Ideas for discussion¶
- Where in your stack does "real-time" actually earn its cost, and where is it wishful?
- Which pipelines could not be safely re-run today, and what would it take to fix that?
- How much of your cloud data bill comes from full scans and missing partitions?
- Do your analysts consume modeled marts or raw tables, and what does that cost them?
- What is your mean time to detect a data incident, and who finds it first?
- Would unifying batch and streaming logic reduce your maintenance burden or add risk?
Key takeaways¶
- Treat pipelines as software: version control, tests, review, CI/CD, and observability.
- Prefer ELT with layered, tested models; keep raw data for reprocessing.
- Choose batch by default and streaming only where latency genuinely pays.
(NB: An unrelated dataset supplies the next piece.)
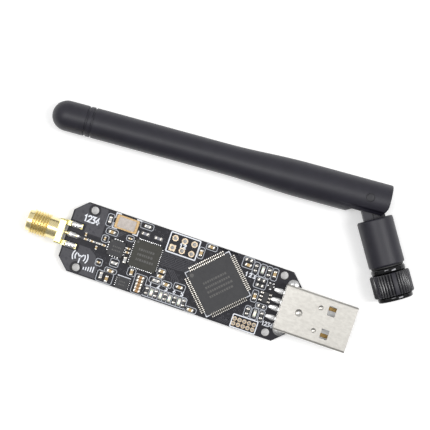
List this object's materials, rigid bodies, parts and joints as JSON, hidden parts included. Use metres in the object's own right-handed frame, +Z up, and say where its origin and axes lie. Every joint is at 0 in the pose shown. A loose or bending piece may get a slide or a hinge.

- Make transformations idempotent so re-runs are safe.
- Model data for consumers with star schemas or deliberate wide tables.
- Monitor freshness, volume, schema, and distribution, and treat data incidents like outages.
- Optimize storage formats, partitioning, and compute cost as first-class concerns.
References and further reading¶
- Joe Reis and Matt Housley, "Fundamentals of Data Engineering."
- Ralph Kimball and Margy Ross, "The Data Warehouse Toolkit."
- Martin Kleppmann, "Designing Data-Intensive Applications."
- Bill Inmon, "Building the Data Warehouse."
- James Densmore, "Data Pipelines Pocket Reference."
- Nathan Marz and James Warren, "Big Data" (Lambda architecture).
- Barr Moses and colleagues, "Data Quality Fundamentals" (data observability).